• Supplied records:

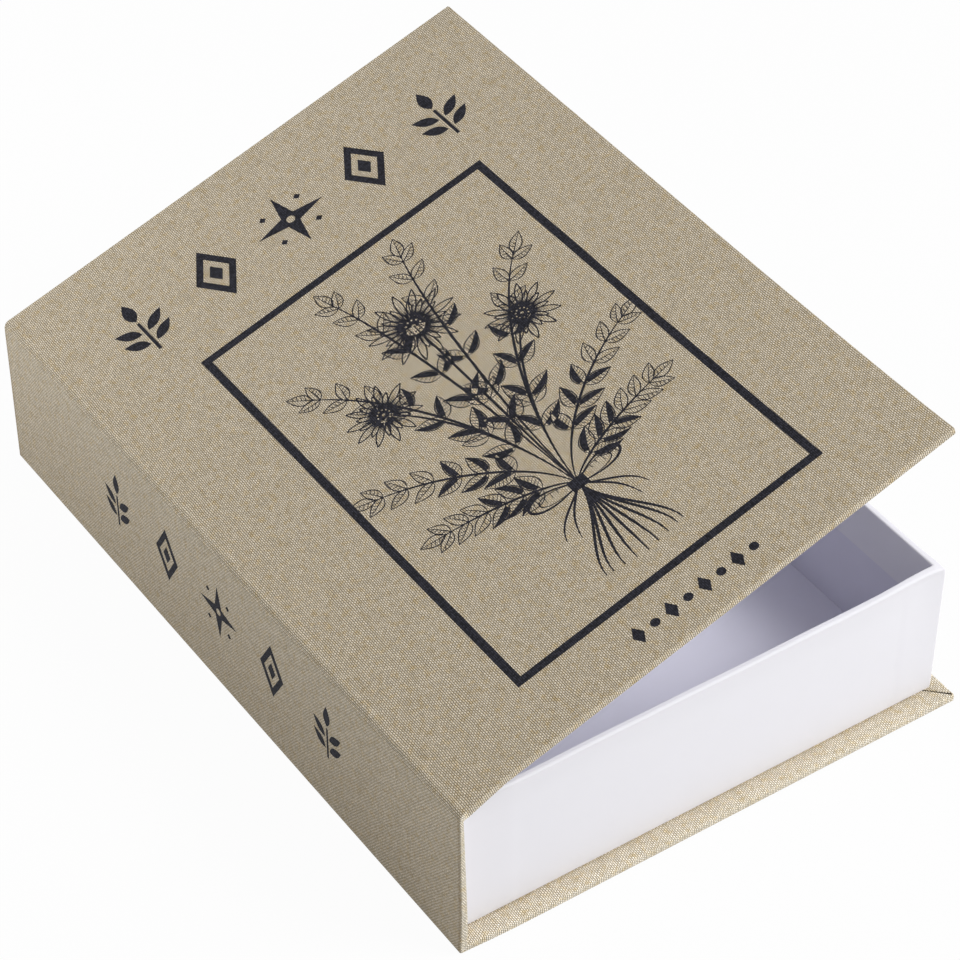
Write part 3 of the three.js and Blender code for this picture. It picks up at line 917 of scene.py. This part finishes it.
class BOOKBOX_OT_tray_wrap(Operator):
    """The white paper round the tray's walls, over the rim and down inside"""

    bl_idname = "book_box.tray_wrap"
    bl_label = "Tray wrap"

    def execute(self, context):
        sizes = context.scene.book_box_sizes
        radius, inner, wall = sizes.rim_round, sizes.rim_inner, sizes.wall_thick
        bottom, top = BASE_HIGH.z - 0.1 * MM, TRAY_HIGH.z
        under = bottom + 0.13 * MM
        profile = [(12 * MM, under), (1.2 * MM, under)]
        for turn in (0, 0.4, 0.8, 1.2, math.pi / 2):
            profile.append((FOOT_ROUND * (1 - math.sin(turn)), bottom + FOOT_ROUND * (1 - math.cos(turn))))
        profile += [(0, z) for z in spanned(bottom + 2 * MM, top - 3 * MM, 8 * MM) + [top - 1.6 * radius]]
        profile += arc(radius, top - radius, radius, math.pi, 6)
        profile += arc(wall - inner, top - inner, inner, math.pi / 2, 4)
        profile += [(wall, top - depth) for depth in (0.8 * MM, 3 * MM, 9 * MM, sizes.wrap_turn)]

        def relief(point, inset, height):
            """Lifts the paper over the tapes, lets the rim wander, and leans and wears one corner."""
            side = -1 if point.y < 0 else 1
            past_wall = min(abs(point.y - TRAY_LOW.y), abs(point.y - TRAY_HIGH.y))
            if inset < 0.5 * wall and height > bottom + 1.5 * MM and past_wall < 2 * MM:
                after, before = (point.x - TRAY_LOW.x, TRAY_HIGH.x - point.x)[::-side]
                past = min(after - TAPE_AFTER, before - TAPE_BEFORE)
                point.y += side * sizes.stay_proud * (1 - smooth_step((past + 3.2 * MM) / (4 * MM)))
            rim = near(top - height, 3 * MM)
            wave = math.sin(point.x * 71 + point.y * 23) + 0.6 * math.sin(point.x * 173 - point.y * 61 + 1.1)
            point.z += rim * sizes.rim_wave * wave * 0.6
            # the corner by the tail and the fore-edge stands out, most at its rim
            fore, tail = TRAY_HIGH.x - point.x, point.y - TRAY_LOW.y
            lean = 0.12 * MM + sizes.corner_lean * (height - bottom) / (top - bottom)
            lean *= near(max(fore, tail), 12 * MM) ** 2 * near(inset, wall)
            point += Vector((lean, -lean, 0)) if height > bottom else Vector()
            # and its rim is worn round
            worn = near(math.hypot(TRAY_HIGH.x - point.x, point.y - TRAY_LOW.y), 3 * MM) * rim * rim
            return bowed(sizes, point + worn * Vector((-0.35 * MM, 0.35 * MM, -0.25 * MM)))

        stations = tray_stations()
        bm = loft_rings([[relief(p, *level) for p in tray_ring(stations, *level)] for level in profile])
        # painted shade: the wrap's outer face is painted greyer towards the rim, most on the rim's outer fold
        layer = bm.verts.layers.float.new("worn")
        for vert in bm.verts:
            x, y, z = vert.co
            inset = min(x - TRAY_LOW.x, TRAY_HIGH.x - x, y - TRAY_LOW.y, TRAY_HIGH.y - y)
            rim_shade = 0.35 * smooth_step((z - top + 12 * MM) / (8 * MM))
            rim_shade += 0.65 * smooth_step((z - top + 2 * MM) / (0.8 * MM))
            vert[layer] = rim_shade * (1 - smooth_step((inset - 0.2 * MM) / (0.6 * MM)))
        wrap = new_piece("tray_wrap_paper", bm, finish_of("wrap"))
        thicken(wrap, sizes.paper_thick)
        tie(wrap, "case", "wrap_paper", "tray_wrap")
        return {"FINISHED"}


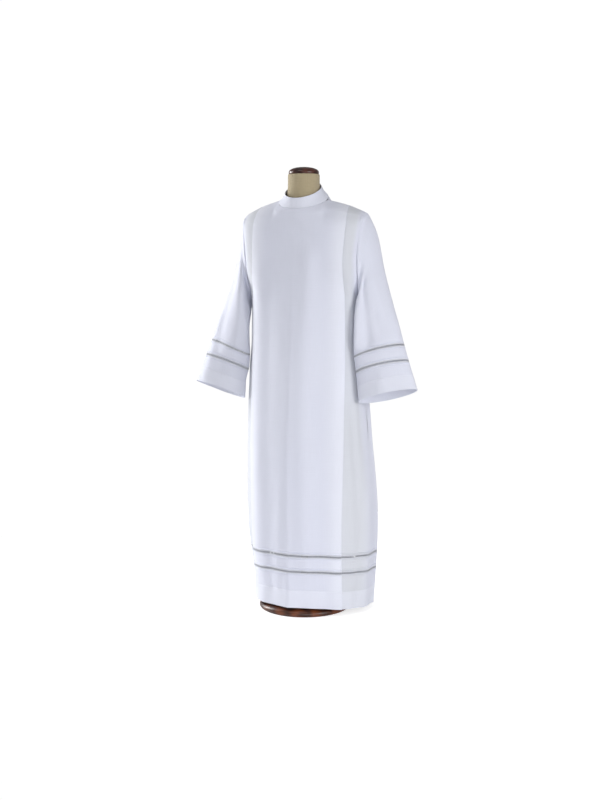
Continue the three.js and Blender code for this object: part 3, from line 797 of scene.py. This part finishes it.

• Aim: Using the listing above, reproduce each line without omission.

• Solution:
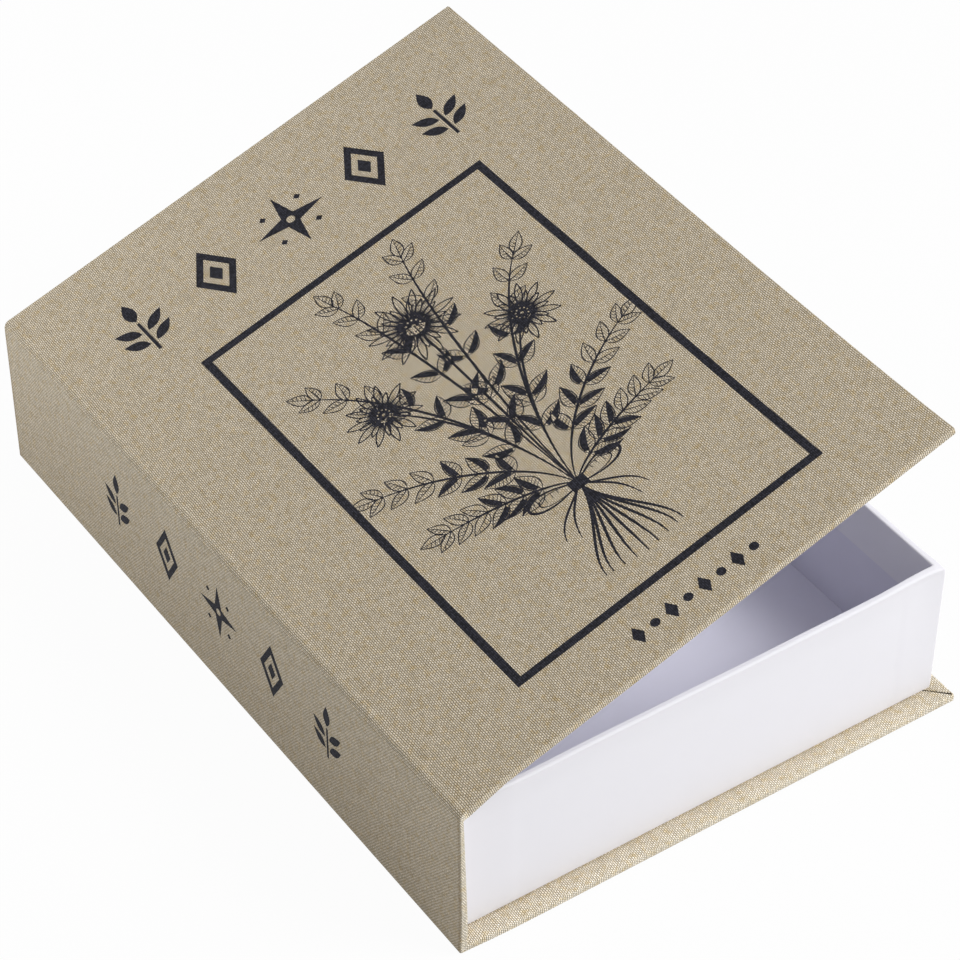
Write part 3 of the three.js and Blender code for this picture. It picks up at line 917 of scene.py. This part finishes it.
class BOOKBOX_OT_tray_wrap(Operator):
    """The white paper round the tray's walls, over the rim and down inside"""

    bl_idname = "book_box.tray_wrap"
    bl_label = "Tray wrap"

    def execute(self, context):
        sizes = context.scene.book_box_sizes
        radius, inner, wall = sizes.rim_round, sizes.rim_inner, sizes.wall_thick
        bottom, top = BASE_HIGH.z - 0.1 * MM, TRAY_HIGH.z
        under = bottom + 0.13 * MM
        profile = [(12 * MM, under), (1.2 * MM, under)]
        for turn in (0, 0.4, 0.8, 1.2, math.pi / 2):
            profile.append((FOOT_ROUND * (1 - math.sin(turn)), bottom + FOOT_ROUND * (1 - math.cos(turn))))
        profile += [(0, z) for z in spanned(bottom + 2 * MM, top - 3 * MM, 8 * MM) + [top - 1.6 * radius]]
        profile += arc(radius, top - radius, radius, math.pi, 6)
        profile += arc(wall - inner, top - inner, inner, math.pi / 2, 4)
        profile += [(wall, top - depth) for depth in (0.8 * MM, 3 * MM, 9 * MM, sizes.wrap_turn)]

        def relief(point, inset, height):
            """Lifts the paper over the tapes, lets the rim wander, and leans and wears one corner."""
            side = -1 if point.y < 0 else 1
            past_wall = min(abs(point.y - TRAY_LOW.y), abs(point.y - TRAY_HIGH.y))
            if inset < 0.5 * wall and height > bottom + 1.5 * MM and past_wall < 2 * MM:
                after, before = (point.x - TRAY_LOW.x, TRAY_HIGH.x - point.x)[::-side]
                past = min(after - TAPE_AFTER, before - TAPE_BEFORE)
                point.y += side * sizes.stay_proud * (1 - smooth_step((past + 3.2 * MM) / (4 * MM)))
            rim = near(top - height, 3 * MM)
            wave = math.sin(point.x * 71 + point.y * 23) + 0.6 * math.sin(point.x * 173 - point.y * 61 + 1.1)
            point.z += rim * sizes.rim_wave * wave * 0.6
            # the corner by the tail and the fore-edge stands out, most at its rim
            fore, tail = TRAY_HIGH.x - point.x, point.y - TRAY_LOW.y
            lean = 0.12 * MM + sizes.corner_lean * (height - bottom) / (top - bottom)
            lean *= near(max(fore, tail), 12 * MM) ** 2 * near(inset, wall)
            point += Vector((lean, -lean, 0)) if height > bottom else Vector()
            # and its rim is worn round
            worn = near(math.hypot(TRAY_HIGH.x - point.x, point.y - TRAY_LOW.y), 3 * MM) * rim * rim
            return bowed(sizes, point + worn * Vector((-0.35 * MM, 0.35 * MM, -0.25 * MM)))

        stations = tray_stations()
        bm = loft_rings([[relief(p, *level) for p in tray_ring(stations, *level)] for level in profile])
        # painted shade: the wrap's outer face is painted greyer towards the rim, most on the rim's outer fold
        layer = bm.verts.layers.float.new("worn")
        for vert in bm.verts:
            x, y, z = vert.co
            inset = min(x - TRAY_LOW.x, TRAY_HIGH.x - x, y - TRAY_LOW.y, TRAY_HIGH.y - y)
            rim_shade = 0.35 * smooth_step((z - top + 12 * MM) / (8 * MM))
            rim_shade += 0.65 * smooth_step((z - top + 2 * MM) / (0.8 * MM))
            vert[layer] = rim_shade * (1 - smooth_step((inset - 0.2 * MM) / (0.6 * MM)))
        wrap = new_piece("tray_wrap_paper", bm, finish_of("wrap"))
        thicken(wrap, sizes.paper_thick)
        tie(wrap, "case", "wrap_paper", "tray_wrap")
        return {"FINISHED"}


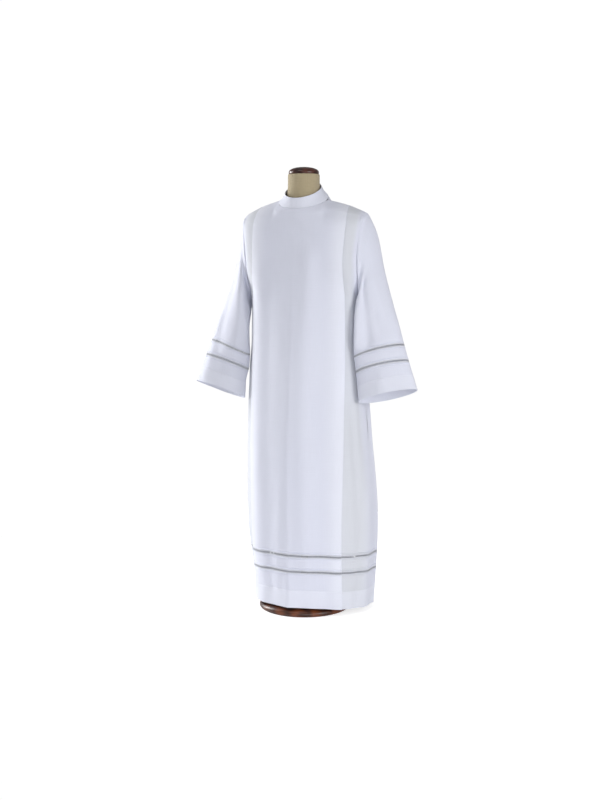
Continue the three.js and Blender code for this object: part 3, from line 797 of scene.py. This part finishes it.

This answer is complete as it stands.